August: Watering

August is hot, and usually dry. Follow these tips to keep your plants healthy during the dog days of summer.

Summer is hot. August is really hot, and usually dry. Remember to water your plants during the worst part of the summer in order to keep your plants happy and healthy.

People think plants like a little bit of water every day, and that's not really true. Established plants and established lawns like to get soaked, but have an opportunity to dry out. Instead of watering daily for brief periods of time, water no more than twice per week, but greatly extend the amount of time you are standing there with a hose, or the length of time your drip irrigation system is on.

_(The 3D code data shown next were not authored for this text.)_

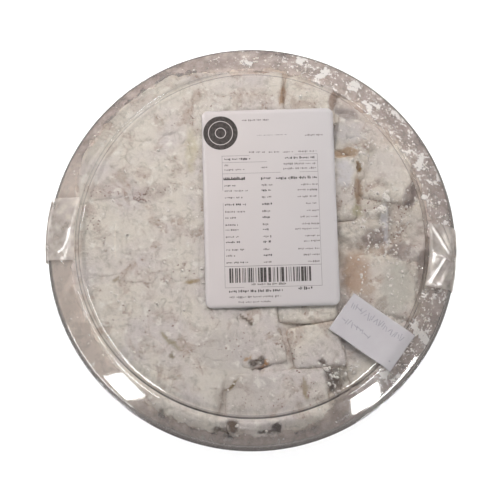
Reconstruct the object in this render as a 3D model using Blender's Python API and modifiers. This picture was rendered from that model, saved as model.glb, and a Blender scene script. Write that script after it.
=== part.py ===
"""A shut round tub of dusted Turkish delight.

The tub and its snap-on lid are thin turned shells of clear plastic. The sweets are soft blocks,
packed in two layers and pressed flat where they meet each other, the wall and the lid. A label,
a price sticker and two strips of tape lie on the lid. Metres, +Z up, origin in the middle of
the surface that the tub stands on. The front of the tub faces -Y.
"""

import math
import random

import bmesh
import bpy
from mathutils import Matrix, Vector

# Driving dimensions, in metres.
LID_RADIUS = 0.0900  # over the lid's skirt
TOTAL_HEIGHT = 0.0450  # to the lid's crest
SHEET = 0.0006  # thickness of the formed plastic
GAP = 0.0003  # air between pieces that touch
TURN_STEPS = 56  # sides of a turned shell

# Tub: the inside of the wall, the foot and the flange.
FLOOR_RADIUS = 0.0750  # where the corner between floor and wall starts
CORNER_RADIUS = 0.0050
WALL_TOP_RADIUS = 0.0842
WALL_TOP = 0.0316
FOOT_INNER_RADIUS = 0.0625  # the floor inside this is raised off the table
FOOT_RAISE = 0.0015
FOOT_STEP = 0.0025  # how far in that rise takes
FLANGE_TOP = 0.0333
FLANGE_EASE = 0.0008
FLANGE_RADIUS = 0.0886
LIP_DROP = 0.0018  # how far the flange's edge turns down

# Lid: a sunk panel inside a crest, a rounded shoulder, then a flange with its skirt.
PANEL_HEIGHT = TOTAL_HEIGHT - 0.0012
PANEL_RADIUS = 0.0747
GROOVE_RADIUS = 0.0596
GROOVE_DEPTH = 0.0004
GROOVE_HALF = 0.0011  # half its width
CREST_RADIUS = 0.0767
CREST_EASE = 0.0008
SHOULDER_RADIUS = 0.0100  # of the rounded shoulder's own arc
SHOULDER_CENTRE = 0.0775  # how far that arc's centre lies from the axis
LID_FLANGE_TOP = 0.0343
SKIRT_CORNER = 0.0006
SKIRT_END = 0.0308

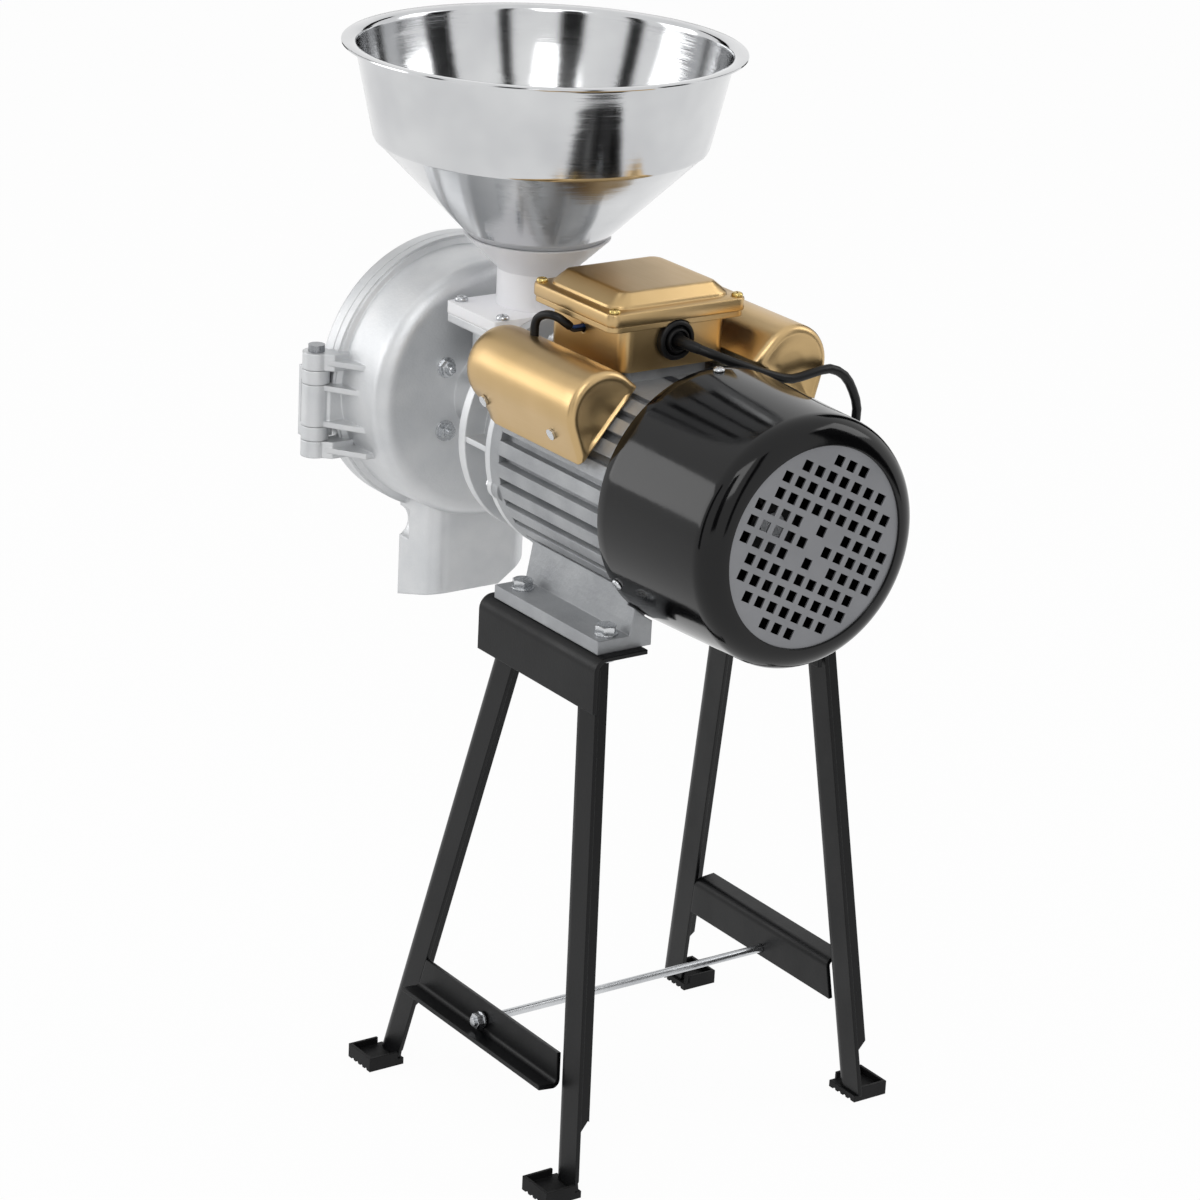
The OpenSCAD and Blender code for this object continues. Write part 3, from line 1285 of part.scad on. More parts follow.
module cup_screws() {
    color("#c4c6c8") on_shaft() translate([inlet_x, 0, plate_top_z + seat_gap]) cup_screw_places() {
        cylinder(r = cup_screw_d * 0.95, h = cup_screw_d * 0.6);
        translate([0, 0, -plate_thickness - throat_flange])
            cylinder(d = cup_screw_d, h = plate_thickness + throat_flange);
    }
}

// Swept tubes: rings carried along a route without twist
function unit(v) = v / norm(v);
function tangent(p, i) = unit(p[min(i + 1, len(p) - 1)] - p[max(i - 1, 0)]);
function carried(p, n, i) = i == len(p) ? [] :
    let(t = tangent(p, i), m = unit(n - (n * t) * t)) concat([m], carried(p, m, i + 1));
function first_side(p) = let(t = tangent(p, 0)) abs(t[2]) < 0.8 ? [0, 0, 1] : [0, 1, 0];
function ring(c, t, m, r, sides) = let(b = cross(t, m))
    [for (k = [0 : sides - 1]) c + r * (cos(360 * k / sides) * m + sin(360 * k / sides) * b)];
module swept(p, r, sides) {
    n = len(p);
    normals = carried(p, first_side(p), 0);
    points = [for (i = [0 : n - 1]) each ring(p[i], tangent(p, i), normals[i], r, sides)];
    walls = [for (i = [0 : n - 2], k = [0 : sides - 1])
        let(a = i * sides + k, b = i * sides + (k + 1) % sides) each [[a, b, a + sides], [b, b + sides, a + sides]]];
    caps = [for (k = [1 : sides - 2]) each [[0, k + 1, k], [(n - 1) * sides, (n - 1) * sides + k, (n - 1) * sides + k + 1]]];
    polyhedron(points, concat(walls, caps));
}
function spline(a, b, c, d, t) = 0.5 * (2 * b + (c - a) * t + (2 * a - 5 * b + 4 * c - d) * t * t
    + (3 * b - a - 3 * c + d) * t * t * t);
// The first and the last stretch of a route run straight
function smooth(p, steps) = let(n = len(p)) concat([for (i = [0 : n - 2], k = [0 : steps - 1])
    i == 0 || i == n - 2 ? p[i] + (p[i + 1] - p[i]) * k / steps :
    spline(p[i - 1], p[i], p[i + 1], p[i + 2], k / steps)], [p[n - 1]]);

// Short lead from the near capacitor's cover into the box, held at both ends
lead_route = [[-116, -66, 88], [-116, -66, 95], [-114, -65, 101], [-107, -63, 105], [-99, -60, 105],
    [-95, -55, 101], [lead_x, -49, lead_hole_z], [lead_x, -40, lead_hole_z]];
module capacitor_lead() color("#161617") on_shaft() swept(smooth(lead_route, 3), lead_d / 2, 10);

// Mains cord: gland, down between the cowl and the far capacitor, a loop behind, then the coil
gland_end_x = box_side_x + seat_gap + gland_out - cord_d;
coil_x = -52;
coil_z = -36.4;
coil_outer_y = 95;
coil_turn_r = 46;
coil_step = 7.4;
coil_layer = 7.4;
coil_turns = 3;
coil_rings = 24;
cord_route = [[gland_end_x, gland_y, gland_z], [gland_end_x + cord_d, gland_y, gland_z],
    [-29, 0.5, 96], [-18, 9, 92.5], [-12, 23, 86.5], [-9, 38, 80.5], [-7.5, 53.5, 74.5], [-6, 69, 70.5],
    [-5.5, 85, 72.5], [-6, 101, 73.5], [-6, 114, 67], [-7, 123, 55], [-8.5, 129, 41], [-9, 127.5, 26],
    [-8.5, 119.5, 13], [-7.5, 109, 1.5], [-6.5, 100, -11],
    [coil_x + coil_turn_r, coil_outer_y, coil_z + 1.5 * cord_d],
    [coil_x + coil_turn_r, coil_outer_y, coil_z + 0.5 * cord_d]];
module mains_cord() color("#141415") on_shaft() swept(smooth(cord_route, 2), cord_d / 2, 10);

// Coil: spirals in over three turns, crosses to the inner layer in half a turn and spirals out
coil_total = 2 * coil_turns + 0.5;
function coil_r(u) = u < coil_turns ? coil_turn_r - coil_step * u :
    u < coil_turns + 0.5 ? coil_turn_r - coil_step * coil_turns :
    coil_turn_r - coil_step * (coil_total - u);
function coil_y(u) = coil_outer_y - coil_layer * min(1, max(0, (u - coil_turns) / 0.5));
function coil_point(u) = [coil_x + coil_r(u) * cos(360 * u), coil_y(u), coil_z - coil_r(u) * sin(360 * u)];
coil_path = concat([coil_point(0) + [0, 0, 0.5 * cord_d]],
    [for (i = [0 : coil_rings * coil_total]) coil_point(i / coil_rings)],
    [coil_point(coil_total) + [0, 0, cord_d]]);
function least_gap(i, j) = norm(coil_path[i] - coil_path[j]) - cord_d;
coil_gaps = [for (i = [0 : len(coil_path) - 1]) for (j = [i + coil_rings / 2 : len(coil_path) - 1]) least_gap(i, j)];
echo(coil_least_gap = min(coil_gaps));
module cord_coil() color("#141415") on_shaft() swept(coil_path, cord_d / 2, 6);

// Tail of the cord and the plug that lies on the coil
coil_exit = coil_path[len(coil_path) - 1];
plug_x = -76;
plug_y = 94;
plug_z = 20;
plug_length = 36;
tail_route = [coil_exit, coil_exit + [0, 0, cord_d], [-95, 88, -12], [-94, 90, 4], [-89, 93, 15],
    [plug_x - cord_d, plug_y, plug_z], [plug_x, plug_y, plug_z]];
module cord_tail() color("#141415") on_shaft() swept(smooth(tail_route, 2), cord_d / 2, 10);
module mains_plug() {
    color("#141415") on_shaft() translate([plug_x, plug_y, plug_z]) {
        along_x(0) cylinder(r1 = cord_d, r2 = plug_half, h = plug_length * 0.4);
        along_x(plug_length * 0.4) cylinder(r = plug_half, h = plug_length * 0.6);
        for (side = [-1, 1]) translate([0, side * plug_half / 2, 0]) along_x(plug_length)
            cylinder(r = plug_pin_r, h = plug_half * 1.6);
    }
}
plug_half = 10;
plug_pin_r = 2;
tie_width = 6;
tie_sheet = 1;
module cord_tie() {
    inner_r = coil_turn_r - coil_step * coil_turns;
    reach = coil_turn_r - inner_r + cord_d + 4 * slide_gap;
    color("#1d1d1e") on_shaft() translate([coil_x, coil_outer_y - coil_layer / 2, coil_z]) rotate([0, 25, 0])
        translate([(coil_turn_r + inner_r) / 2, 0, -tie_width / 2]) linear_extrude(tie_width) difference() {
            rounded_rect(reach + 2 * tie_sheet, coil_layer + cord_d + 4 * slide_gap + 2 * tie_sheet, 2 * tie_sheet);
            rounded_rect(reach, coil_layer + cord_d + 4 * slide_gap, tie_sheet);
        }
}

near_rail();
far_rail();
near_front_leg();
near_rear_leg();
far_front_leg();
far_rear_leg();
near_crossbar();
far_crossbar();
foot_pads();
tie_rod();
tie_rod_nuts();
foot_bolts();
foot_nuts();
motor_feet();
motor_frame();
stator_core();
stator_windings();
front_end_shield();
rear_end_shield();
shaft_bearings();
shaft_seal();
motor_shaft();
rotor_core();
governor();
contact_plate();
cooling_fan();
fan_cowl();
fan_grille();
cowl_screws();
terminal_box();
terminal_lid();
lid_screws();
terminal_block();
cable_gland();
capacitors();
near_capacitor_cover();
far_capacitor_cover();
cover_screws();
capacitor_lead();
mains_cord();
cord_coil();
cord_tail();
cord_tie();
mains_plug();
mill_housing();
bell_bolts();
fixed_burr();
burr_bolts();
moving_burr();
feed_auger();
door();
hinge_pin();
swing_bolt();
swing_pin();
wing_nut();
thrust_pad();
adjusting_screw();
inlet_cup();
cup_screws();
hopper();
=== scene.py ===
"""Electric grain mill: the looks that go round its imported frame. Lengths are metres, +Z is up."""

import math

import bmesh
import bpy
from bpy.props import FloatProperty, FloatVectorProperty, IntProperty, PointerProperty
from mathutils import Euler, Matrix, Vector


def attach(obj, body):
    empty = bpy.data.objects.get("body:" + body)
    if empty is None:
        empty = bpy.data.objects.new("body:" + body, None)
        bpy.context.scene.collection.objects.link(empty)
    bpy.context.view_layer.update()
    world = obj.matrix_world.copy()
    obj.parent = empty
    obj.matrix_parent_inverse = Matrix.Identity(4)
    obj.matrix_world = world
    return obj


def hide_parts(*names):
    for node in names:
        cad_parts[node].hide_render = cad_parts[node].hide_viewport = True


bl_info = {
    "name": "Electric grain mill",
    "version": (1, 0, 0),
    "blender": (4, 5, 0),
    "location": "View3D > Sidebar > Grain mill",
    "description": "Builds the dressed grain mill round its construction frame",
    "category": "Object",
}

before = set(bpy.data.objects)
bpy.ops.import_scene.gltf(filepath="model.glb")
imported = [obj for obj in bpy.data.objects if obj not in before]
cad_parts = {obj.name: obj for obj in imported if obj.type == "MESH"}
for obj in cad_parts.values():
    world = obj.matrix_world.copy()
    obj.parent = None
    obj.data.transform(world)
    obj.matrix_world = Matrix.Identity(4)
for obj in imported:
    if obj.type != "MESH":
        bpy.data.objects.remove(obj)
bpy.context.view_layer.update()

# Places are measured in millimetres from the cowl's front edge, on the shaft's axis
SHAFT_HEIGHT = 459.7
MIDDLE_X = -131.85
HOPPER_AXIS = -214.6


def at(x, y, z):
    """A point given from the shaft axis in millimetres, in the frame's metres."""
    return Vector(((x - MIDDLE_X) / 1000, y / 1000, (z + SHAFT_HEIGHT) / 1000))


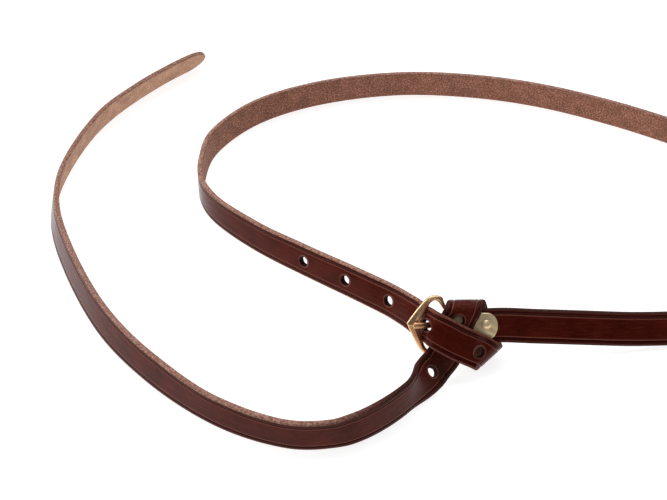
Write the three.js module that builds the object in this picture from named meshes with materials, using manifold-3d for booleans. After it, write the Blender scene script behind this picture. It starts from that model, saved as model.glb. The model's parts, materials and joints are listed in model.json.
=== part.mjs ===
// A long leather strap closed into a neck loop by a small brass heart buckle.
// The strap stands on one cut edge, and its free end lies in a wide curve beside the loop.
// Millimetres, +Z up. Plan positions are measured from the rivet of the buckle plate.
import * as THREE from 'three';
import { mergeVertices } from 'three/addons/utils/BufferGeometryUtils.js';
import Module from 'manifold-3d';

const wasm = await Module();
wasm.setup();

// ---- Driving dimensions ----
const STRAP_WIDTH = 20;
const STRAP_THICK = 2.8;
const HOLE_DIAMETER = 6;
const TONGUE_HOLE_LENGTH = 8.4;
const SEAM_GAP = 0.3;
const TIP_LENGTH = 15;
const PLATE_HEIGHT = 16.2;
const SHEET = 0.9;
const LEAF_GAP = 0.25;
const BAR_RADIUS = 1.4;
const FRAME_THICK = 2.4;
const PIN_RADIUS = 1.2;
const RIVET_HEAD_RADIUS = 2.8;
const RIVET_SHANK_RADIUS = 1.4;
const WASHER_RADIUS = 3.2;
const WASHER_THICK = 0.8;

// The knot's own frame: a runs along the near strand, b up across its face, c out of its face.
const KNOT_HEIGHT = 21.2;
const KNOT_LEAN = 30;
const KNOT_RUN = new THREE.Vector3(1, 0.1, -0.115);
const BAR_A = -15.5;
const BAR_B = -0.6;
const FRAME_SWING = 3;
const FRAME_TILT = 3;

const rad = THREE.MathUtils.degToRad;
const vec = (x, y, z) => new THREE.Vector3(x, y, z);

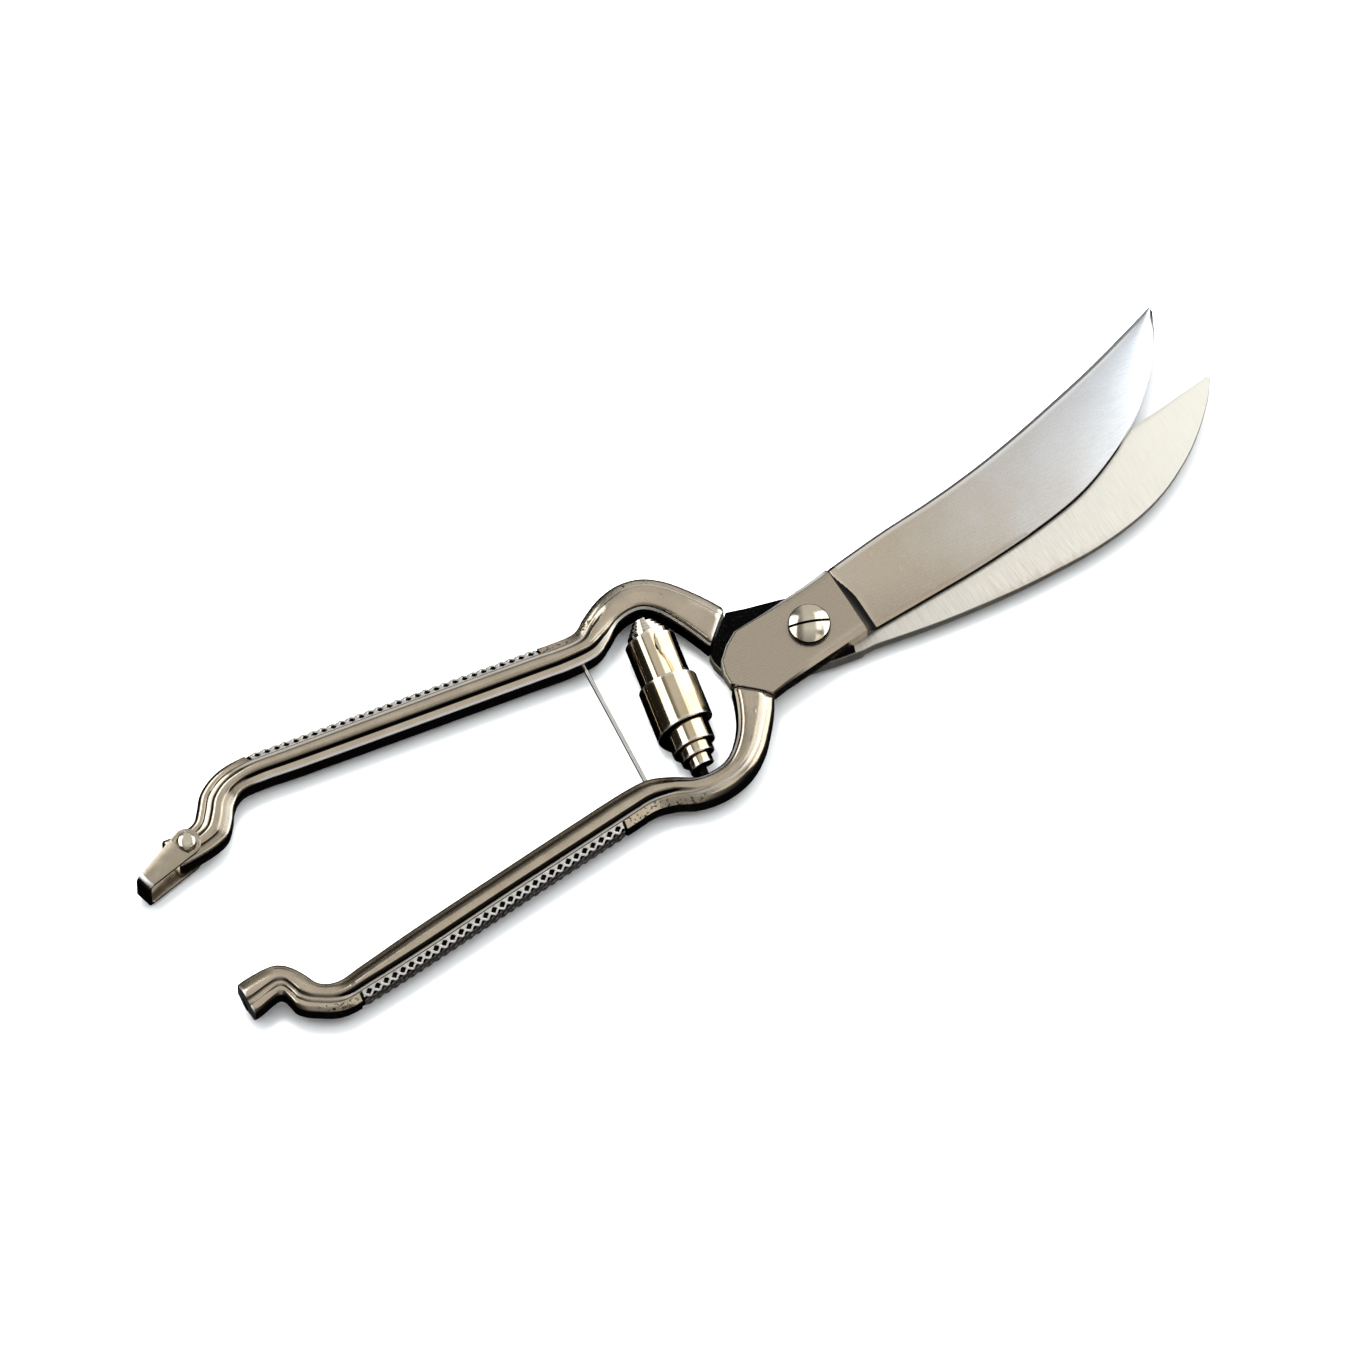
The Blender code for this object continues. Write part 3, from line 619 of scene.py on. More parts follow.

Another common error is that people will put sprinkler systems over their plant beds. While sprinklers are fine for watering the lawn, and small annuals, the water only reaches an inch or two into the ground unless the sprinkler is on for hours. Take a hose and stand next to the plant and point the water at the ground next to the plant. Water is absorbed by the roots, not the foliage. Soak the ground until the water is no longer soaking into it, then move onto the next plant. This is the best way to water shrubs, perennails and anything in a pot.

When we move on to watering trees, the amount of time we would have to stand there would get annoying, and most of the water would simply come out so quickly that it wouldn't get down to the roots. For large trees, take several empty juice/milk containers, wash them thoroughly, and fill them with water. Take them over near the tree, place them up against the base of the trunk, and prick a tiny little hole in the plastic container so that the water slowly drips out. Now feel free to wander off instead of standing next to the tree for an extended period of time.